Collect each line of the entries that holds the string "corner".

#### Given data

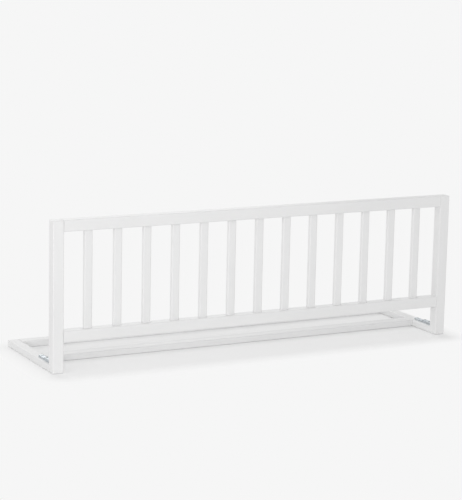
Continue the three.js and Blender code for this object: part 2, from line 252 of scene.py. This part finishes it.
zinc = {
    "base": "#D3D8DC",
    # Real rolling lines are finer, and are drawn coarser so that they show
    "patterns": {
        "patches": {"cell": (9, 5, 5), "detail": 4.0, "roughness": 0.6},
        "smears": {"cell": (16, 8, 8), "detail": 2.0, "roughness": 0.5},
        "lines": {"cell": (26, 0.3, 0.3), "detail": 3.0, "roughness": 0.6},
    },
    "layers": (
        {"pattern": "patches", "colour": "#BAC0C5", "rise": (0.35, 0.65), "strength": 1.0},
        {"pattern": "smears", "colour": "#C6CAC6", "rise": (0.5, 0.8), "strength": 0.7},
    ),
    "bumpStrength": 0.5,
    "bumpDepth": 0.02,
    "roughRise": (0.3, 0.7),
    "roughness": (0.32, 0.48),
}

# Cold headed steel under a thin dark zinc. The eye gets screws and pins a shade darker than the hinge, with a
# fine grain and brighter spots where a driver has rubbed.

darkSteel = {
    "base": "#8B9196",
    "patterns": {
        "spots": {"cell": (2.2, 2.2, 2.2), "detail": 3.0, "roughness": 0.6},
        "grain": {"cell": (0.5, 0.5, 0.5), "detail": 2.0, "roughness": 0.5},
    },
    "layers": (
        {"pattern": "spots", "colour": "#B4B9BD", "rise": (0.5, 0.7), "strength": 0.8},
    ),
    "bumpStrength": 0.5,
    "bumpDepth": 0.01,
    "roughRise": (0.3, 0.7),
    "roughness": (0.3, 0.5),
}

materials = {
    "white_lacquer": lacqueredBeech(),
    "raw_beech": turnedBeech(),
    "zinc_plate": platedMetal("brightZincPlatedSteel", zinc, "patches", "lines"),
    "screw_steel": platedMetal("coldHeadedSteel", darkSteel, "spots", "grain"),
}
print("materials made:", ", ".join(material.name for material in materials.values()))


# Mesh helpers

meshing = {
    "leastRadiusShare": 0.05,     # of a bar's edge radius, kept where the bar draws in at its ends
    "sharpAngle": 38,             # degrees: steeper creases stay sharp
    "patternStep": 0.731,         # metres between the pieces' places in a pattern
}


def longAxis(size):
    return max(range(3), key=lambda axis: size[axis])


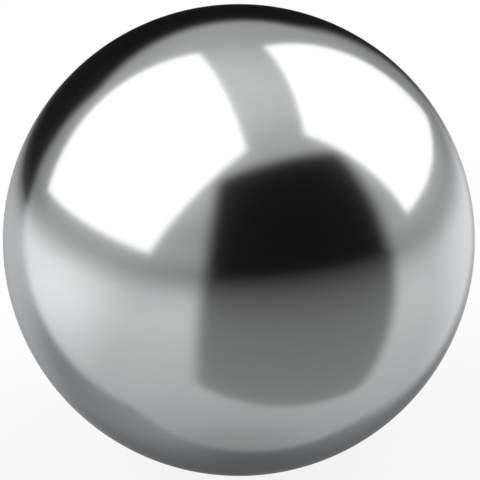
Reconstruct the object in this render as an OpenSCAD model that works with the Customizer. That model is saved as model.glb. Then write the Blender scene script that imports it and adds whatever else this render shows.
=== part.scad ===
// Steel ball
//
// A solid ball, ground and lapped to a true sphere and polished to a mirror.
// It is one piece: it has no seam, flat, hole or coating.
// The origin is the centre of the ball, +Z is up, and sizes are in millimetres.

/* [Ball] */
// Diameter of the finished ball
ball_d = 25.4; // [1:0.1:100]

/* [Drawing] */
// Facets drawn round the equator
ball_facets = 180; // [48:12:360]

/* [Hidden] */

// The ball: every point of its surface is half the diameter from the origin.
module ball() {
    color("silver")
        sphere(d = ball_d, $fn = ball_facets);
}

ball();
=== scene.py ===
"""Polished steel ball in a small product studio.

The ball is one piece: a solid steel sphere, lapped and polished until it mirrors the room round it.
It is built here as an even skin of quads on the radius that the frame gives, with a lapped finish.

The studio is staged and belongs to nothing. Two softboxes lean in over the ball, two black flags lean
away before and behind it, grey sheets of painted light and shade on the mirrored floor fall from the
flags' feet, and a grey room closes it all in. The ball sees them and the camera doesn't: it sees the
ball on a pale sweep before a pale backdrop, and the ball doesn't mirror that sweep.

Everything is in metres in the frame's own axes: +Z is up and the camera looks along +Y.
Azimuths turn from the camera's side, 0, towards +X, 90. Elevations rise from the horizon.
A tone is a brightness, where 1 is white.
"""

import logging
import math
from dataclasses import dataclass, replace
from enum import Enum

import bmesh
import bpy
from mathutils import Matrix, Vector


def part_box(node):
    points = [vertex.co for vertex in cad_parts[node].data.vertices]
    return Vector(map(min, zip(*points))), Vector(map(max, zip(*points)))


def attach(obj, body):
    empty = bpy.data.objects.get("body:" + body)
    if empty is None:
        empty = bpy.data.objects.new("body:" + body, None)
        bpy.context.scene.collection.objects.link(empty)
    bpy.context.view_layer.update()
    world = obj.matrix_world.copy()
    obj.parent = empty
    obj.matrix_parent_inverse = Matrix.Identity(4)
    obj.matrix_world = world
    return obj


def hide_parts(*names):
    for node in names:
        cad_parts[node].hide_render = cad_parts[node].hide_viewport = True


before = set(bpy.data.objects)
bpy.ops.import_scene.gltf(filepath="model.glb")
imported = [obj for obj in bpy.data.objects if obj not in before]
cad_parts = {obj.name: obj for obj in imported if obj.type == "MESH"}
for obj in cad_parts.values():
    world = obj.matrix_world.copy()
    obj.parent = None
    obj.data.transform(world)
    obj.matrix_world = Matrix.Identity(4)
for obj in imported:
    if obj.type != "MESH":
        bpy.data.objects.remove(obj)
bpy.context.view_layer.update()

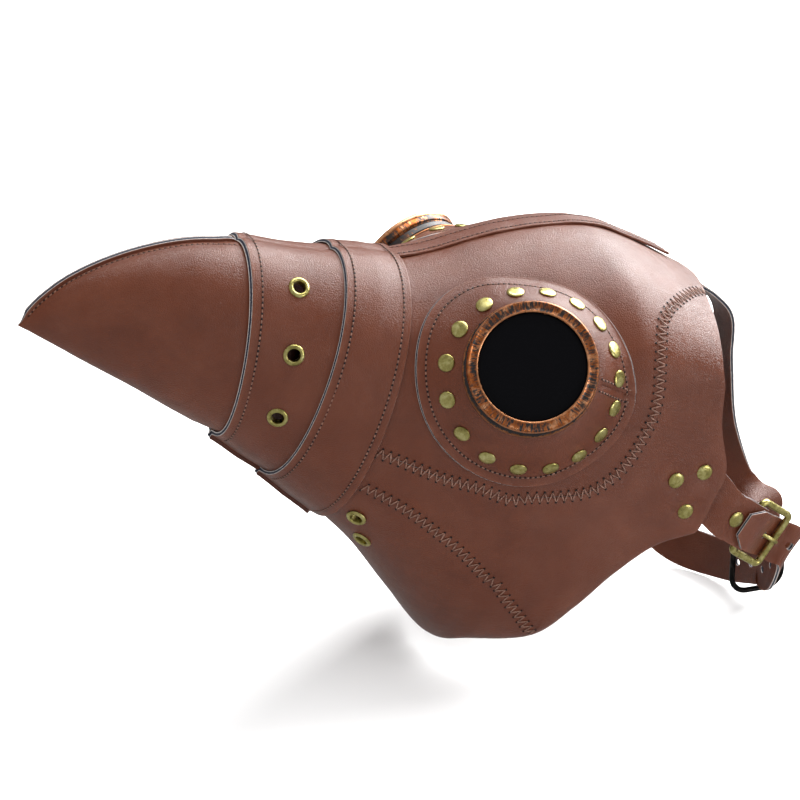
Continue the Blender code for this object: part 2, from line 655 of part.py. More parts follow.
# Top strap: sewn inside the forehead, twists as it drops to the wire loop
yy, xx = Vector((0, -1, 0)), Vector((1, 0, 0))
bar = LOOP_C + zz * (LOOP_H / 2 - WIRE / 2)
rf = 2.9
top_pts = [(Vector((112, 0, 68.2)), yy), (Vector((133, 0, 56.6)), yy), (Vector((150, 0, 46.2)), yy),
           (Vector((164, 0, 37)), yy), (Vector((174, 0, 24)), yy), (Vector((175, 0, 0)), yy),
           (Vector((175, -3, -35)), Vector((.35, -1, 0))), (Vector((181, -10, -66)), Vector((1, -.7, 0))),
           (bar + zz * 20 + yy * 2.2, xx), (bar + zz * 13 + yy * 1.6, xx), (bar + yy * rf * 0.7 + zz * 4, xx), (bar + yy * rf, xx),
           (bar - zz * rf * .72 + yy * rf * .7, xx), (bar - zz * rf, xx), (bar - zz * rf * .72 - yy * rf * .7, xx),
           (bar - yy * rf, xx), (bar + zz * 4 - yy * rf, xx), (bar + zz * 13 - yy * 1.9, xx)]
strap_T, _, _, _ = ribbon("top_strap", rows_from(top_pts), [(0, 20), (1, 20)], step=2.0)
tf = bar + zz * 10
drill(strap_T, [(tf, yy, 1.9, 9)])

def rod(name, path, r, kind, n=8):
    """Round bar along a path, closed at both ends."""
    vs, fs, m = [], [], len(path)
    ref = up
    for i, p in enumerate(path):
        t = (path[min(i + 1, m - 1)] - path[max(i - 1, 0)]).normalized()
        a = (ref - t * ref.dot(t)).normalized()
        b = t.cross(a)
        vs += [p + (a * math.cos(2 * math.pi * k / n) + b * math.sin(2 * math.pi * k / n)) * r
               for k in range(n)]
    for i in range(m - 1):
        fs += [[i * n + k, i * n + (k + 1) % n, (i + 1) * n + (k + 1) % n, (i + 1) * n + k] for k in range(n)]
    fs += [list(range(n)), [len(vs) - n + k for k in range(n)]]
    return add(name, vs, fs, kind)


# Buckle frame on the near strap's fold, its prong, and the wire loop on the top strap's fold
wire_loop("buckle_frame", BUCKLE_C, U, up, round_rect(20.4, 29.0, 2.0), 1.8, "brass")
set_origin(bpy.data.objects["buckle_frame"], bar_l)
ring_r = 3.0
path = [bar_l + (U * math.cos(math.radians(a)) - face_n * math.sin(math.radians(a))) * ring_r
        for a in range(250, -1, -25)]
path = [p for p in path]
path += [pin_at + pin * f + U * 1.2 * (1 - f) for f in (0.2, 0.6, 1.0)]
rod("buckle_prong", path, 0.9, "brass")
set_origin(bpy.data.objects["buckle_prong"], bar_l)
wire_loop("rear_loop", LOOP_C, xx, zz, round_rect(LOOP_W - WIRE, LOOP_H - WIRE, 3.2, 9.0), WIRE / 2, "black")
set_origin(bpy.data.objects["rear_loop"], bar)


def fold_rivet(name, c, axis, depth):
    solid_turned(name, c, axis, [(0, 2.0), (2.4, 1.8), (3.6, 1.1), (RIVET_R, 0.3), (1.5, 0.3),
                                 (1.5, -depth), (3.4, -depth), (3.4, -depth - 0.9), (0, -depth - 0.9)], "brass")


fold_rivet("fold_rivet_side", fold_c + face_n * 4.3, face_n, 6.4)
fold_rivet("fold_rivet_top", tf + yy * 4.4, yy, 9.0)
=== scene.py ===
import math

import bmesh
import bpy
import numpy as np
from mathutils import Matrix, Vector
from mathutils.bvhtree import BVHTree


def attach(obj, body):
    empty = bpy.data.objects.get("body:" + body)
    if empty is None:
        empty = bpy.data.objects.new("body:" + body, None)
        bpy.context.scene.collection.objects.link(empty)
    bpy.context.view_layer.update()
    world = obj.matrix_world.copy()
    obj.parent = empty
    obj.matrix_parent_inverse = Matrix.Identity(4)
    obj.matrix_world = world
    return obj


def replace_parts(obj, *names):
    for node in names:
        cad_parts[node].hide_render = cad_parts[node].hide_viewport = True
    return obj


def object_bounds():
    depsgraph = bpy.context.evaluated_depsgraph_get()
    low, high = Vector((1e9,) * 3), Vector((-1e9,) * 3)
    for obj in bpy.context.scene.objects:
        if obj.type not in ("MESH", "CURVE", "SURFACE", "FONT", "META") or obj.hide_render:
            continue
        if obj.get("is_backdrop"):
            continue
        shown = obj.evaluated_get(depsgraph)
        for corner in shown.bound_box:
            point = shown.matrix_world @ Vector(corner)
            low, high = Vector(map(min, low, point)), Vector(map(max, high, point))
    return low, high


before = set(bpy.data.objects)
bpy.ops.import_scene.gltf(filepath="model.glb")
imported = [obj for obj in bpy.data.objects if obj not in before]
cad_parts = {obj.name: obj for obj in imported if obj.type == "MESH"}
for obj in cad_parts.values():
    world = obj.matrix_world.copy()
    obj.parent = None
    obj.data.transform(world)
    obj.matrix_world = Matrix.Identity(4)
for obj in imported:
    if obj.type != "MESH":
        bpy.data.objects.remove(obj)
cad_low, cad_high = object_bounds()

MM = 0.001

# ---------------------------------------------------------------- mask leather
# Smooth brown artificial leather on a woven backing, a little under 2 mm thick. Cut edges show
# the pale backing on both sides of a navy core; the face is creased and rubbed along its edges.
LEATHER = 1.8 * MM
BROWN_DARK, BROWN_MID, BROWN_RUBBED = (0.061, 0.0132, 0.0042), (0.086, 0.0196, 0.0062), (0.145, 0.046, 0.023)
EDGE_PALE, EDGE_NAVY = (0.42, 0.40, 0.38), (0.010, 0.012, 0.024)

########

Exercise result:
        for corner in shown.bound_box:
            point = shown.matrix_world @ Vector(corner)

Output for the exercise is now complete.